この映画の監督はキース・レイミンクというアメリカ人青年です。
キース監督は上映前の挨拶と上映後の質疑応答でこの映画を制作したきっかけについて「自分の国がおこなった怖ろしい行為を知り驚いた。周りのアメリカ人もほとんどの人びとが知らない。核兵器が長期間に渡って及ぼす影響について伝えたかった」と語りました。
制作は簡単ではなく、日本とアメリカを行き来して取材を重ね、制作費の問題でも、他の仕事をしながら稼いだり身内に借金をしながら4年かけてやっと完成したとのこと。
映画は同じくアメリカ人青年が描いたアニメーションと、実際の乗組員への実写インタビュー映像を組み合わせたものです。
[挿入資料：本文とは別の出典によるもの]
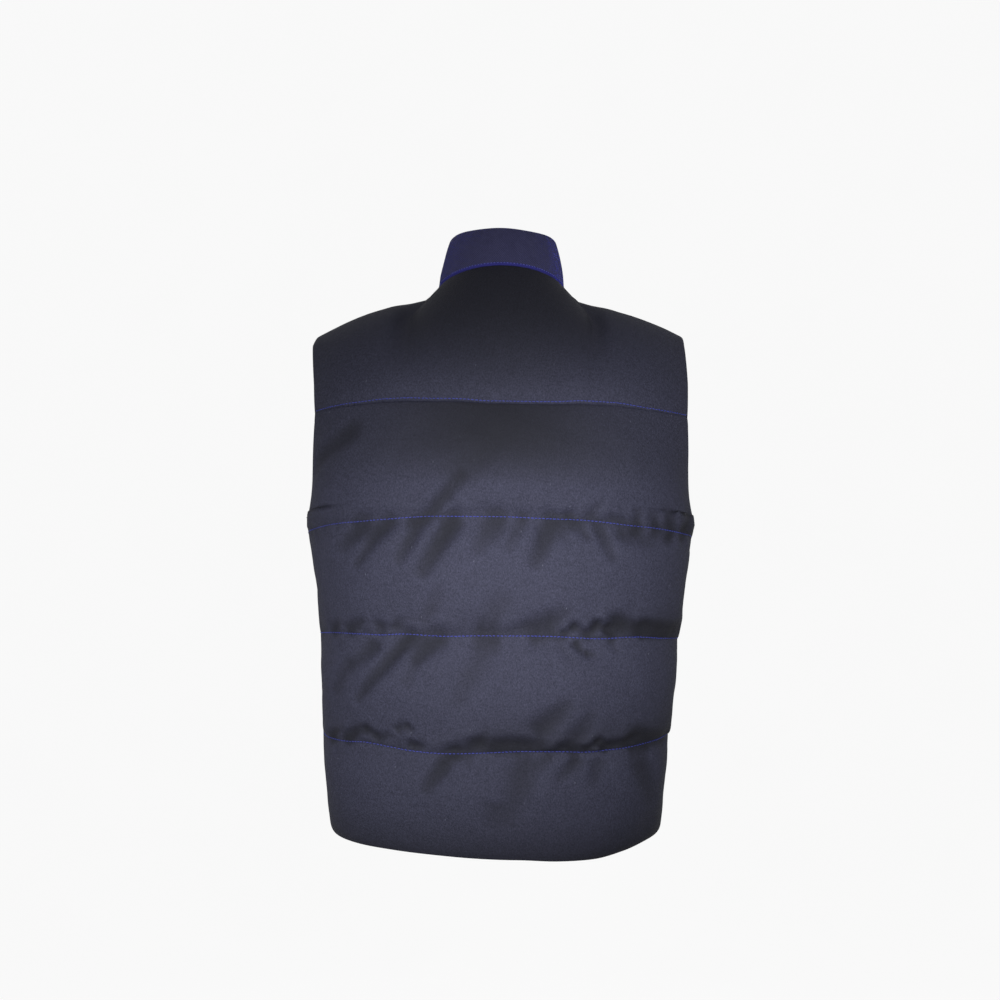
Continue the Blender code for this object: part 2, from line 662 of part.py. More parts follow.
def zip_pull_tab(frame, metal):
    """The tab hangs from the pin; its object's origin lies on the pin's axis."""
    frame = frame @ Matrix.Rotation(-TAB_LEAN, 4, "X")
    eye = pin("zip_pull_tab", TAB_EYE_RADIUS, TAB_EYE_WIDTH, (0, 0, 0), metal)
    plate_length = TAB_LENGTH - TAB_NECK
    plate = (TAB_WIDTH, plate_length, TAB_THICKNESS)
    plate_place = (0, -TAB_NECK - plate_length / 2, 0)
    stem = (TAB_EYE_WIDTH, TAB_NECK + 0.001, TAB_THICKNESS - 0.0002)
    stem_place = (0, -(TAB_NECK + 0.001) / 2 - 0.0004, 0)
    slot = (TAB_SLOT_WIDTH, TAB_SLOT_LENGTH, 3 * TAB_THICKNESS)
    slot_place = (0, -TAB_LENGTH + TAB_SLOT_LENGTH / 2 + 0.0026, 0)
    hole = PIN_RADIUS + PIN_CLEARANCE
    helpers = [
        (rounded_box("helper_tab", plate, plate_place, 0.0004, metal, hidden=True), "UNION"),
        (rounded_box("helper_stem", stem, stem_place, 0.0003, metal, hidden=True), "UNION"),
        (rounded_box("helper_slot", slot, slot_place, 0.0006, metal, hidden=True), "DIFFERENCE"),
        (pin("helper_eye", hole, 3 * TAB_EYE_WIDTH, (0, 0, 0), metal, hidden=True), "DIFFERENCE"),
    ]
    eye.matrix_world = frame
    for helper, operation in helpers:
        helper.matrix_world = frame
        combine(eye, helper, operation)


def zip_box(metal):
    """The box that ends the chain at the hem."""
    size = (BOX_WIDTH, BOX_HEIGHT, BOX_THICKNESS)
    place = (0, 0, SEAM_GAP + BOX_THICKNESS / 2)
    box = rounded_box("zip_box", size, place, 0.0004, metal)
    box.matrix_world = zip_frame(BOX_AT)


def main():
    for old in list(bpy.data.objects):
        bpy.data.objects.remove(old)
    shell = material("shell_wool", (0.030, 0.031, 0.042), 0.9)
    knit = material("collar_knit", (0.024, 0.024, 0.070), 0.8)
    tape = material("zip_tape", (0.012, 0.012, 0.016), 0.7)
    metal = material("zip_metal", (0.10, 0.10, 0.11), 0.35, metallic=1.0)
    panel("back_body", BACK, back_columns(), band_levels(HEM, YOKE), shell)
    yoke_rows = [YOKE + t for t in YOKE_STEPS]
    panel("back_yoke", BACK, back_columns(), yoke_rows, shell)
    front_rows = band_levels(HEM, YOKE)[:-1] + [YOKE] + yoke_rows[1:]
    panel("front_left", FRONT, front_columns(), front_rows, shell, hand=1)
    panel("front_right", FRONT, front_columns(), front_rows, shell, hand=-1)
    collar(knit)
    zip_tape("zip_tape_left", 1, tape)
    zip_tape("zip_tape_right", -1, tape)
    zip_box(metal)
    pin_frame = zip_slider(zip_frame(SLIDER_AT), metal)
    zip_pull_tab(pin_frame, metal)


if __name__ == "__main__":
    main()
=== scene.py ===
"""The padded gilet, dressed for rendering over its CAD frame.

Panels, collar, zip and stitching are rebuilt finely on the form that the CAD solids have, from the
same sections: level 0 is the hem, 1 to 3 the quilting lines, 4 the yoke seam and 5 the shoulder
seam with the neckline, and a share runs from 0 on the midline to 1 at a row's end.
"""

import math
from collections import namedtuple
from functools import partialmethod

import bmesh
import bpy
import numpy as np
from bpy.props import FloatProperty, FloatVectorProperty, PointerProperty
from mathutils import Matrix, Vector


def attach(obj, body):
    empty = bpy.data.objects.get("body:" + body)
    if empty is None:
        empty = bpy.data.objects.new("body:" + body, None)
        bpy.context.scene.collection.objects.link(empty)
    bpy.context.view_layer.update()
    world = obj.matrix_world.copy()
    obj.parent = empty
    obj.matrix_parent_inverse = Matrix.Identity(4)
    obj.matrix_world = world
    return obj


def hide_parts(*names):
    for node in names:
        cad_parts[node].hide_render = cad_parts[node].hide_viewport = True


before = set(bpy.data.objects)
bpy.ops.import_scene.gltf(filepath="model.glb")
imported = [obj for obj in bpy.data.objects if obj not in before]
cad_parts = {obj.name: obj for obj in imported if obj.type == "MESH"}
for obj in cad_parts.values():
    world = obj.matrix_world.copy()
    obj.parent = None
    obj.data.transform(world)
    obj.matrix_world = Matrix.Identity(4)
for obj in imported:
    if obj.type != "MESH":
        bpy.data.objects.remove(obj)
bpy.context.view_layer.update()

bl_info = {
    "name": "Padded gilet",
    "version": (1, 0, 0),
    "blender": (4, 5, 0),
    "location": "3D view > Sidebar > Gilet",
    "description": "Builds a padded gilet with its collar, zip, stitching and studio",
    "category": "Object",
}

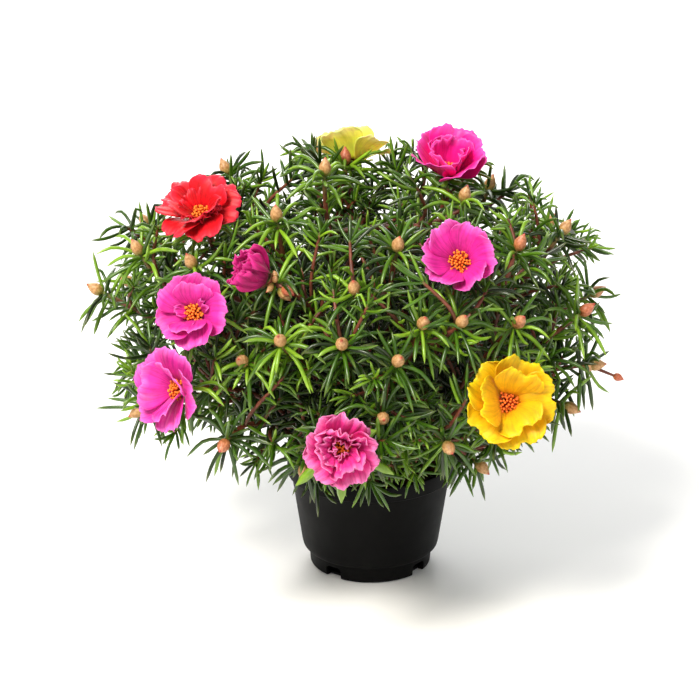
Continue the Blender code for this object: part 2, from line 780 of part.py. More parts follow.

アメリカ人の視点で作られているので、1954年当時の乗組員の生活情景などは実際のイメージと少し違いますが、それはそれでユニークでもあり、第五福竜丸乗組員が経験した事実とその後の苦悩などが丁寧に描かれ、何よりも伝えたいという一生懸命さが伝わってくるものでした。
制作にあたっての資金繰りで、いくつもの補助金申請をしたそうですが、アメリカ政府や日本が関わっている制度はどれも通らなかったとか。
それでもこの日本初の上映会に先立ちアメリカでおこなった上映会には、いずれも会場いっぱいの人が鑑賞に訪れ、自国がビキニ環礁でおこなっていた水爆実験や日本の漁船が被災していたこと、その後の乗組員の悲劇を知り大変驚き、強い関心を寄せていたそうです。
先日25日、第五福竜丸乗組員で、長年にわたり事件や自分に起こった出来事を語り続けてくれた見崎進さんが92歳でお亡くなりになりました。
被災から65年、癌などで闘病しながら、ビキニ環礁で行われていた水爆実験の事実とその後の人生について語り続けている元乗組員のみなさんの活動も年々厳しくなっています。
映画の中には、まだお元気な頃に大きな声で語る見崎さん、隣で見崎さんを支え続けた奥様、大石さん、池田さんなど元乗組員の生のインタビュー映像が収録されており大変貴重です。
「西から昇った太陽」は今年5月以降にDVD貸し出しを開始する予定だそうで、自主上映会開催も可能です。